President Trump’s meeting with Hungarian Prime Minister Viktor Orbán at the White House made one thing plain: America under this leadership will keep fighting for an end to the Russia-Ukraine war on terms that protect American interests and wear down Putin’s war machine. The president told reporters he believes the conflict can be ended “in the not-too-distant future,” a blunt, optimistic line that stands in stark contrast to the feckless, endless slog of the previous administration. Working with willing partners and using America’s leverage is how real peace gets made — not virtue-signaling and empty press releases.

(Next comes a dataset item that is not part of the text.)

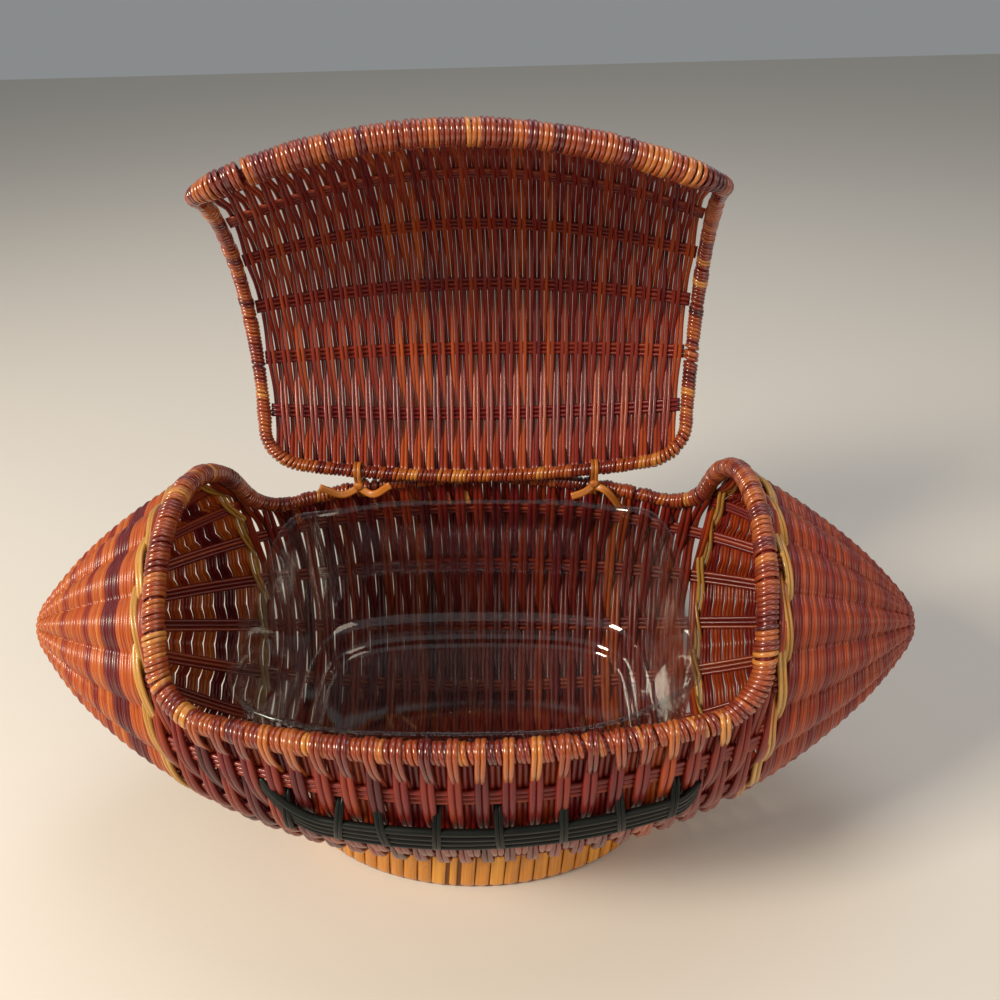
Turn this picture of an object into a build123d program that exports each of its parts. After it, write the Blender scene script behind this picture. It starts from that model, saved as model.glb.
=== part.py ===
from build123d import *
import os
from math import atan, cos, degrees, radians, sin, sqrt, tan

# A long, tapering wicker basket with rounded ends and a hinged lid, shown with the lid
# open. X runs along the basket, -Y is the front and +Z is up. The origin is on the floor,
# in the middle of the foot ring. All sizes are in millimetres.

# Woven body: a shape of revolution about a level axis
half_length = 200.0
body_radius = 100.0
nose_radius = 18.0
wall = 6.0
floor_clearance = 6.0

# Opening and lid: where their borders run on that shape, in degrees from the top
opening_half_length = 113.0
opening_front_angle = 78.0
opening_back_angle = 78.0
opening_corner = 18.0
end_lean = 0.11
lid_front_step = 7.6
lid_back_step = 7.9
lid_end_gap = 1.0
lid_corner = 16.0
lid_open_angle = 74.5

# Borders: wrapped rods of round section
rim_radius = 4.5
back_rim_radius = 3.5
lid_front_radius = 5.5
lid_side_radius = 3.5
wrap_thickness = 1.6
fit_gap = 0.6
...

Washington isn’t merely playing nice diplomacy; it is applying economic pressure where it hurts — the Russian energy trade — and pressing NATO partners to stop funding Moscow’s war. Mr. Trump has made clear he expects allies to quit buying Russian oil and gas and has backed sanctions aimed at Russian state-linked energy giants, signaling a willingness to choke off the money that fuels Putin’s aggression. That is common-sense statecraft: if you starve the beast of revenue, you reduce its capacity to wage war.
Of course, real-world logistics matter, and Orbán came to the table asking for practical solutions for a landlocked Hungary that still relies on pipeline deliveries. The White House listened — as any competent negotiator would — and signaled it’s open to carve-outs or transitional arrangements while Hungary works to diversify supplies, a pragmatic move that protects NATO cohesion without abandoning the strategic goal. Conservatives should applaud a president who negotiates hard but keeps the bigger objective in view: ending a bloody and costly conflict.
Former Secretary of State Mike Pompeo has rightly pushed the obvious point: the West must “crush the Russians” economically by eliminating Europe’s reliance on Russian energy and exporting American energy where needed to replace it. Pompeo’s consistent messaging on how energy policy is national security policy underscores that this is not partisan theater — it is the application of hard power through economic means, and it’s the kind of thinking that finally gives Washington real leverage. America has the energy, the will, and the freedom to lead — it’s time to use all three.
Let’s be clear: this is the opposite of the Biden-era approach that let hostile powers profit while American influence faded. Trump’s blend of pressure, pragmatic negotiation, and readiness to reward cooperation with tailored relief is exactly the America First doctrine that secures peace without sacrificing our nation’s strength. Patriots should demand members of Congress stop grandstanding and start supporting smart enforcement that squeezes Russia while protecting allies who need a bridge off Kremlin energy.
If this administration follows through — using sanctions where they bite, offering realistic help where it’s needed, and courting honest brokers in Europe who want peace rather than perpetual conflict — we can see an end to the slaughter and a restoration of stability in Europe. That is what hardworking Americans deserve: leadership that ends wars and brings the troops home, not endless handwringing and hollow moralizing. Stand behind a strategy that uses America’s advantages to secure peace and punish aggression; that is the conservative, patriotic path forward.